_Written task_
The data must be written out once more, precisely as given.

* Begin Given data *

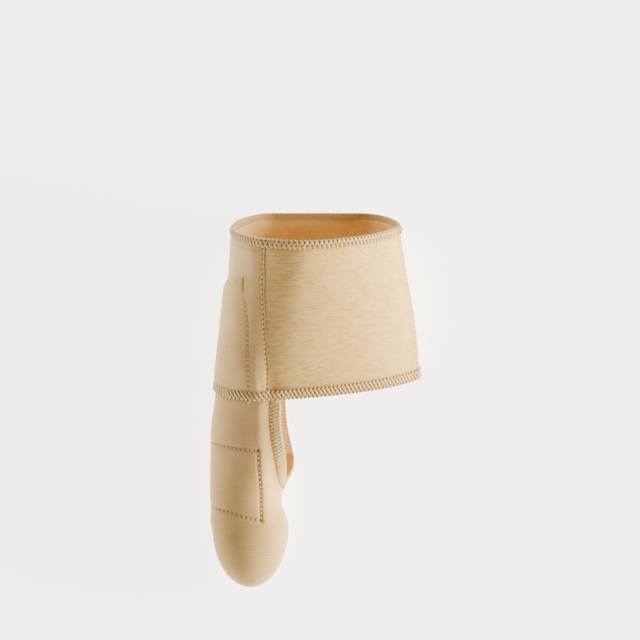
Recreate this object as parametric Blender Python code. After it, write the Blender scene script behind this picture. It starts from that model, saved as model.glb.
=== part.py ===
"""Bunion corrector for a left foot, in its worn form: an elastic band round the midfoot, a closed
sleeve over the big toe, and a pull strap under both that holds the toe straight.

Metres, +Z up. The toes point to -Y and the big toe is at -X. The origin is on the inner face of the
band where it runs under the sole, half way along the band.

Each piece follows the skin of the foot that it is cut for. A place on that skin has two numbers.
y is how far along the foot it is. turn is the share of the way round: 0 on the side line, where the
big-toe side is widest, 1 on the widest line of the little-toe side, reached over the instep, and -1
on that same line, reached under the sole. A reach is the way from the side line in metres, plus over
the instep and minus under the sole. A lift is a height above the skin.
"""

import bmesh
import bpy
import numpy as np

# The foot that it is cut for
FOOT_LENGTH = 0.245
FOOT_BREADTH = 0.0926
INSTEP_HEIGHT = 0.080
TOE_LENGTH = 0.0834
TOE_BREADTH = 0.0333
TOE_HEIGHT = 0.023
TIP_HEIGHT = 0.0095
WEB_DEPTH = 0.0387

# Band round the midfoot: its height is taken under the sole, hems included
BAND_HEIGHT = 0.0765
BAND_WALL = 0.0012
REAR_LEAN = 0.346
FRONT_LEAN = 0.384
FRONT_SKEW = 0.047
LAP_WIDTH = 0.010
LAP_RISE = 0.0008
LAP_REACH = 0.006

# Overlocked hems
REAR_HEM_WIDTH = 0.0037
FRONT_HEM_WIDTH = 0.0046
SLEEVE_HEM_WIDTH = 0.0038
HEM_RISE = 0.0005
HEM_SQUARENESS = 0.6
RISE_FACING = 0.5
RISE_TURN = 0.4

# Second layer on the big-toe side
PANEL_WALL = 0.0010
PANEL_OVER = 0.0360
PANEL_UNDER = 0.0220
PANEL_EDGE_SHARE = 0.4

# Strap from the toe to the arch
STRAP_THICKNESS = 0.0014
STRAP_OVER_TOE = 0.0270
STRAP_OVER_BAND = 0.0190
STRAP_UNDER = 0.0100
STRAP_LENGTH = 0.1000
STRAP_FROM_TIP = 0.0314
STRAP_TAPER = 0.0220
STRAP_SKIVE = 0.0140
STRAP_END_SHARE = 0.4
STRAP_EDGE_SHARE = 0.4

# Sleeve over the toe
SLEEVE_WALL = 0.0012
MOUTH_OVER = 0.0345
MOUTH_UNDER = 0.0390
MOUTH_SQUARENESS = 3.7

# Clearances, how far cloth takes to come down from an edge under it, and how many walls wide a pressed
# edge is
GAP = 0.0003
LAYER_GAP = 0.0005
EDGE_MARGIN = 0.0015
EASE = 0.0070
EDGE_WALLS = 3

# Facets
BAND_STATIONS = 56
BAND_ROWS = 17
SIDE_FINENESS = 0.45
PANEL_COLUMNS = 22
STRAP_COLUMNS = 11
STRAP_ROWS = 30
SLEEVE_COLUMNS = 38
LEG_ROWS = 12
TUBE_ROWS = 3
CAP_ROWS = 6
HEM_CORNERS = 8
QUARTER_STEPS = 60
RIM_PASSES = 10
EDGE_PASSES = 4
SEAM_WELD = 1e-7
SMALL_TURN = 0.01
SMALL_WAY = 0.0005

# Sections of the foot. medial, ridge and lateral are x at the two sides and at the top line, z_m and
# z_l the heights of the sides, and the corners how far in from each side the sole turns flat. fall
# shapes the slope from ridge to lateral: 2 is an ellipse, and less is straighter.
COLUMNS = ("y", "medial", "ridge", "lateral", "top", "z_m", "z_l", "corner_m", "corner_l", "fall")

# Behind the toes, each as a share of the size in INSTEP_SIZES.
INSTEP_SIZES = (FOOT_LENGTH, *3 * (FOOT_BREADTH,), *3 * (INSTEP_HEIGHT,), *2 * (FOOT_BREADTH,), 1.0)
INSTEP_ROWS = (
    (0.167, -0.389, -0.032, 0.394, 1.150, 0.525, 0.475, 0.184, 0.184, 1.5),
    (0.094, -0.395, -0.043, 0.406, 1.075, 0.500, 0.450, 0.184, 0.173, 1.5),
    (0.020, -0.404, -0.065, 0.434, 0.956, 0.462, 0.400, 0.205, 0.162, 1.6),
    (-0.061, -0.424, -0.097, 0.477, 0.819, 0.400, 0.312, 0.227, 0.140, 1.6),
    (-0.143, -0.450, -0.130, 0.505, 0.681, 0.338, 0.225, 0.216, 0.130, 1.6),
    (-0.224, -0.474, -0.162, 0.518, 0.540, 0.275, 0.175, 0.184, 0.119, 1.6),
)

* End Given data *

_Full output_
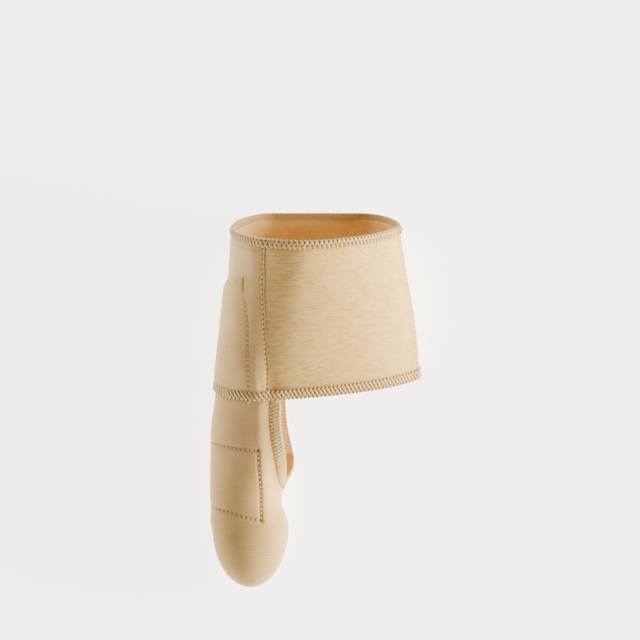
Recreate this object as parametric Blender Python code. After it, write the Blender scene script behind this picture. It starts from that model, saved as model.glb.
=== part.py ===
"""Bunion corrector for a left foot, in its worn form: an elastic band round the midfoot, a closed
sleeve over the big toe, and a pull strap under both that holds the toe straight.

Metres, +Z up. The toes point to -Y and the big toe is at -X. The origin is on the inner face of the
band where it runs under the sole, half way along the band.

Each piece follows the skin of the foot that it is cut for. A place on that skin has two numbers.
y is how far along the foot it is. turn is the share of the way round: 0 on the side line, where the
big-toe side is widest, 1 on the widest line of the little-toe side, reached over the instep, and -1
on that same line, reached under the sole. A reach is the way from the side line in metres, plus over
the instep and minus under the sole. A lift is a height above the skin.
"""

import bmesh
import bpy
import numpy as np

# The foot that it is cut for
FOOT_LENGTH = 0.245
FOOT_BREADTH = 0.0926
INSTEP_HEIGHT = 0.080
TOE_LENGTH = 0.0834
TOE_BREADTH = 0.0333
TOE_HEIGHT = 0.023
TIP_HEIGHT = 0.0095
WEB_DEPTH = 0.0387

# Band round the midfoot: its height is taken under the sole, hems included
BAND_HEIGHT = 0.0765
BAND_WALL = 0.0012
REAR_LEAN = 0.346
FRONT_LEAN = 0.384
FRONT_SKEW = 0.047
LAP_WIDTH = 0.010
LAP_RISE = 0.0008
LAP_REACH = 0.006

# Overlocked hems
REAR_HEM_WIDTH = 0.0037
FRONT_HEM_WIDTH = 0.0046
SLEEVE_HEM_WIDTH = 0.0038
HEM_RISE = 0.0005
HEM_SQUARENESS = 0.6
RISE_FACING = 0.5
RISE_TURN = 0.4

# Second layer on the big-toe side
PANEL_WALL = 0.0010
PANEL_OVER = 0.0360
PANEL_UNDER = 0.0220
PANEL_EDGE_SHARE = 0.4

# Strap from the toe to the arch
STRAP_THICKNESS = 0.0014
STRAP_OVER_TOE = 0.0270
STRAP_OVER_BAND = 0.0190
STRAP_UNDER = 0.0100
STRAP_LENGTH = 0.1000
STRAP_FROM_TIP = 0.0314
STRAP_TAPER = 0.0220
STRAP_SKIVE = 0.0140
STRAP_END_SHARE = 0.4
STRAP_EDGE_SHARE = 0.4

# Sleeve over the toe
SLEEVE_WALL = 0.0012
MOUTH_OVER = 0.0345
MOUTH_UNDER = 0.0390
MOUTH_SQUARENESS = 3.7

# Clearances, how far cloth takes to come down from an edge under it, and how many walls wide a pressed
# edge is
GAP = 0.0003
LAYER_GAP = 0.0005
EDGE_MARGIN = 0.0015
EASE = 0.0070
EDGE_WALLS = 3

# Facets
BAND_STATIONS = 56
BAND_ROWS = 17
SIDE_FINENESS = 0.45
PANEL_COLUMNS = 22
STRAP_COLUMNS = 11
STRAP_ROWS = 30
SLEEVE_COLUMNS = 38
LEG_ROWS = 12
TUBE_ROWS = 3
CAP_ROWS = 6
HEM_CORNERS = 8
QUARTER_STEPS = 60
RIM_PASSES = 10
EDGE_PASSES = 4
SEAM_WELD = 1e-7
SMALL_TURN = 0.01
SMALL_WAY = 0.0005

# Sections of the foot. medial, ridge and lateral are x at the two sides and at the top line, z_m and
# z_l the heights of the sides, and the corners how far in from each side the sole turns flat. fall
# shapes the slope from ridge to lateral: 2 is an ellipse, and less is straighter.
COLUMNS = ("y", "medial", "ridge", "lateral", "top", "z_m", "z_l", "corner_m", "corner_l", "fall")

# Behind the toes, each as a share of the size in INSTEP_SIZES.
INSTEP_SIZES = (FOOT_LENGTH, *3 * (FOOT_BREADTH,), *3 * (INSTEP_HEIGHT,), *2 * (FOOT_BREADTH,), 1.0)
INSTEP_ROWS = (
    (0.167, -0.389, -0.032, 0.394, 1.150, 0.525, 0.475, 0.184, 0.184, 1.5),
    (0.094, -0.395, -0.043, 0.406, 1.075, 0.500, 0.450, 0.184, 0.173, 1.5),
    (0.020, -0.404, -0.065, 0.434, 0.956, 0.462, 0.400, 0.205, 0.162, 1.6),
    (-0.061, -0.424, -0.097, 0.477, 0.819, 0.400, 0.312, 0.227, 0.140, 1.6),
    (-0.143, -0.450, -0.130, 0.505, 0.681, 0.338, 0.225, 0.216, 0.130, 1.6),
    (-0.224, -0.474, -0.162, 0.518, 0.540, 0.275, 0.175, 0.184, 0.119, 1.6),
)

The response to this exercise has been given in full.